▶ **Task brief**:
Reproduce the material exactly, omitting nothing.

▶ **Material shown**:

.....

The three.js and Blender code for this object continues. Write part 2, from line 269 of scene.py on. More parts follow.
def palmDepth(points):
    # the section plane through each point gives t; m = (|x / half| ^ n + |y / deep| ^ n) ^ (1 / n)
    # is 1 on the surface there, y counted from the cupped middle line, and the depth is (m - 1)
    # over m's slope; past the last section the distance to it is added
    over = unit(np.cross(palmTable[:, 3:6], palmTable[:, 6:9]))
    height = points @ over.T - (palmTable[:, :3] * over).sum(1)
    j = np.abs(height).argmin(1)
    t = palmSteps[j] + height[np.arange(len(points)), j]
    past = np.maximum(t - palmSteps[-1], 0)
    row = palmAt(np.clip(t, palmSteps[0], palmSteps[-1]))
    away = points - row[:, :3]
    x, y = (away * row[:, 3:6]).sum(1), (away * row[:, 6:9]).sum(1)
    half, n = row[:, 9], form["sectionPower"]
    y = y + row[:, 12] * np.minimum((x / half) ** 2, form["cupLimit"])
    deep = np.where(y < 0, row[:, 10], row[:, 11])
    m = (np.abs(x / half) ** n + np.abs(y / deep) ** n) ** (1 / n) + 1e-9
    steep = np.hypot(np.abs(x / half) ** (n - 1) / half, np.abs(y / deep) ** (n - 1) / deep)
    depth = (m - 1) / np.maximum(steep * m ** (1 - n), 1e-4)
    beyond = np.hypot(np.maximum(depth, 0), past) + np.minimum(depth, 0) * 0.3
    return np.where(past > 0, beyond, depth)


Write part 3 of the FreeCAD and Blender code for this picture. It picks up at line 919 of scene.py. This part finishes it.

.....

▶ **Exercise result**:
The three.js and Blender code for this object continues. Write part 2, from line 269 of scene.py on. More parts follow.
def palmDepth(points):
    # the section plane through each point gives t; m = (|x / half| ^ n + |y / deep| ^ n) ^ (1 / n)
    # is 1 on the surface there, y counted from the cupped middle line, and the depth is (m - 1)
    # over m's slope; past the last section the distance to it is added
    over = unit(np.cross(palmTable[:, 3:6], palmTable[:, 6:9]))
    height = points @ over.T - (palmTable[:, :3] * over).sum(1)
    j = np.abs(height).argmin(1)
    t = palmSteps[j] + height[np.arange(len(points)), j]
    past = np.maximum(t - palmSteps[-1], 0)
    row = palmAt(np.clip(t, palmSteps[0], palmSteps[-1]))
    away = points - row[:, :3]
    x, y = (away * row[:, 3:6]).sum(1), (away * row[:, 6:9]).sum(1)
    half, n = row[:, 9], form["sectionPower"]
    y = y + row[:, 12] * np.minimum((x / half) ** 2, form["cupLimit"])
    deep = np.where(y < 0, row[:, 10], row[:, 11])
    m = (np.abs(x / half) ** n + np.abs(y / deep) ** n) ** (1 / n) + 1e-9
    steep = np.hypot(np.abs(x / half) ** (n - 1) / half, np.abs(y / deep) ** (n - 1) / deep)
    depth = (m - 1) / np.maximum(steep * m ** (1 - n), 1e-4)
    beyond = np.hypot(np.maximum(depth, 0), past) + np.minimum(depth, 0) * 0.3
    return np.where(past > 0, beyond, depth)


Write part 3 of the FreeCAD and Blender code for this picture. It picks up at line 919 of scene.py. This part finishes it.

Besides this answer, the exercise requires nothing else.